Было очевидно, раз уж я пришел разговаривать на его корабль, что я тоже этого хочу. За спиной было три успешных сезона в «Тоттенхэме». Клуб тогда был в топе Премьер-лиги, а я, наконец, почувствовал волшебство игры в Лиге чемпионов. По всем оценкам я был одним из ключевых для того взлета игроков. Мне казалось, что пришло время для нового шага вперед. Я хотел бороться за трофеи, завоевывать титулы, но осознавал, что это нереально в «Тоттенхэме» того времени. Поэтому я и хотел перейти в более перспективную команду. Футбол прекрасен тем, что все могут играть в него и наслаждаться им до старости. Но профессиональная карьера длится недолго. В 26 лет я считал, что не могу упустить ту большую возможность, которую мне предлагают.
– Как думаешь, насколько «Тоттенхэм» будет сопротивляться твоему переходу? – спросил меня Абрамович.
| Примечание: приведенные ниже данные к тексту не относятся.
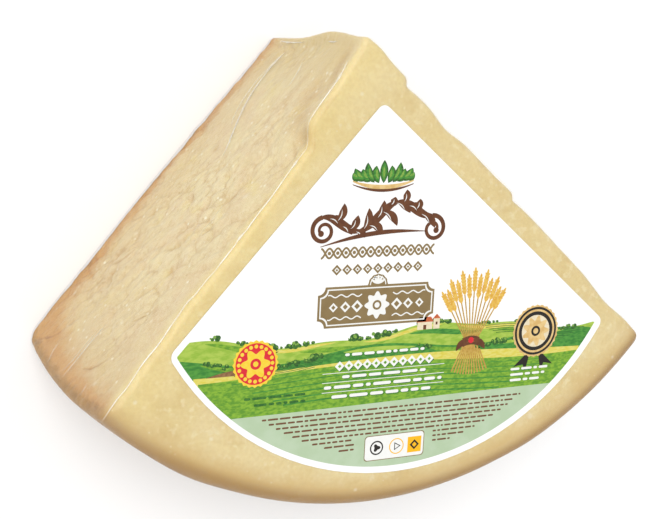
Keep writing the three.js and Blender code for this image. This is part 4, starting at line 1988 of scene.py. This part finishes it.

– Предполагаю, что будет очень тяжело даже вести об этом переговоры, – ответил я, осознавая, что отношения между клубами не очень-то хорошие. Я думаю, это было главной причиной того, что трансфер не реализовался.
Мы немного выпили, и через 25 минут разговора Абрамович и его супруга ушли к себе. Прежде чем покинуть нас, он разрешил отдохнуть на яхте и искупаться, но мы поблагодарили за предложение и ушли. За 90 минут, то время, сколько длится матч, мы уже снова были на берегу Ниццы. Мы успели немного осмотреть город и вскоре на самолете вернулись в Загреб. Мы были под впечатлением этого блицкрига, но в душе я знал, что президент Дэниэл Леви будет остро сопротивляться моему отъезду.
После начала сборов мне звонили английские журналисты и спрашивали, действительно ли я хочу покинуть «Шпоры». Я отвечал искренне, но, наверное, наивно, что пришло время на новые свершения в карьере. Тогда началась шумиха, которая продолжалась до конца трансферного окна. Леви сразу публично объявил, что нет никаких шансов, чтобы он меня отпустил, и что у нас с «Тоттенхэмом» заключен контракт, в котором ясно оговариваются условия перехода. Я приехал в Лондон перед началом подготовки и сразу направился на разговор к президенту. Не было никаких оскорблений, как передавали СМИ, но разговор был напряженным. Он обвинял меня в том, что я публично выразил желание уйти, и повторил, что речи быть не может, чтобы «Тоттенхэм» продал меня первым попавшимся.
Наступили тяжелые дни для меня. В СМИ каждый день обсуждалось мое положение. Болельщики «Тоттенхэма», понятное дело, обиделись на меня за то, что я хочу уйти. Тренер Гарри Реднапп был по отношению ко мне лоялен, уже хотя бы по той причине, что в публичных выступлениях выражал понимание моей ситуации. Это было не так уж легко в то время. Реднапп – очень опытный человек, он прошел в футболе все и понимал, какие возможности открываются для меня в клубе с амбициями. С другой стороны, он знал, что я нужен ему как игрок, и хотел, как и каждый тренер, иметь как можно более сильную команду. Он делал все, что мог, чтобы уговорить меня остаться. На турнире в Южно-Африканской Республике даже дал мне капитанскую повязку. Но мыслями я был не здесь. В те дни я официально письменно запросил разрешение покинуть клуб. Перемен, однако, не последовало.
На субботу 6 августа был запланирован первый домашний матч сезона. В гости к нам приехал «Атлетик» (Бильбао), и это была настоящая генеральная репетиция перед началом соревновательного сезона. «Тоттенхэм» уже 18 августа должен был играть предсезонный матч Евролиги против «Хартс» в Эдинбурге, и кроме того у меня был матч со сборной. С Хорватией я выступил в Дублине против Ирландии: эта товарищеская встреча завершилась вничью. Для меня кстати были эти девяносто минут игры.
Много обсуждалось, как встретят меня болельщики на «Уайт Харт Лейне» после того, как разыгралась история вокруг «Челси». Я был на скамейке и сильно нервничал. Когда Реднапп позвал меня войти в игру, публика встретила меня громкими аплодисментами! Это меня тронуло, тем более что в то время я был очень напряжен и раним. Я воспринял реакцию болельщиков не только как понимание ими моего желание перейти в более перспективный клуб, но и как выражение их желания и просьбы, чтобы я остался в «Шпорах». Три сезона болельщики были по отношению ко мне максимально добры. Я выкладывался по максимуму за «Тоттенхэм», а они это чувствовали. Мне было очень приятно, что после всего, что случилось тем летом, они так меня встретили.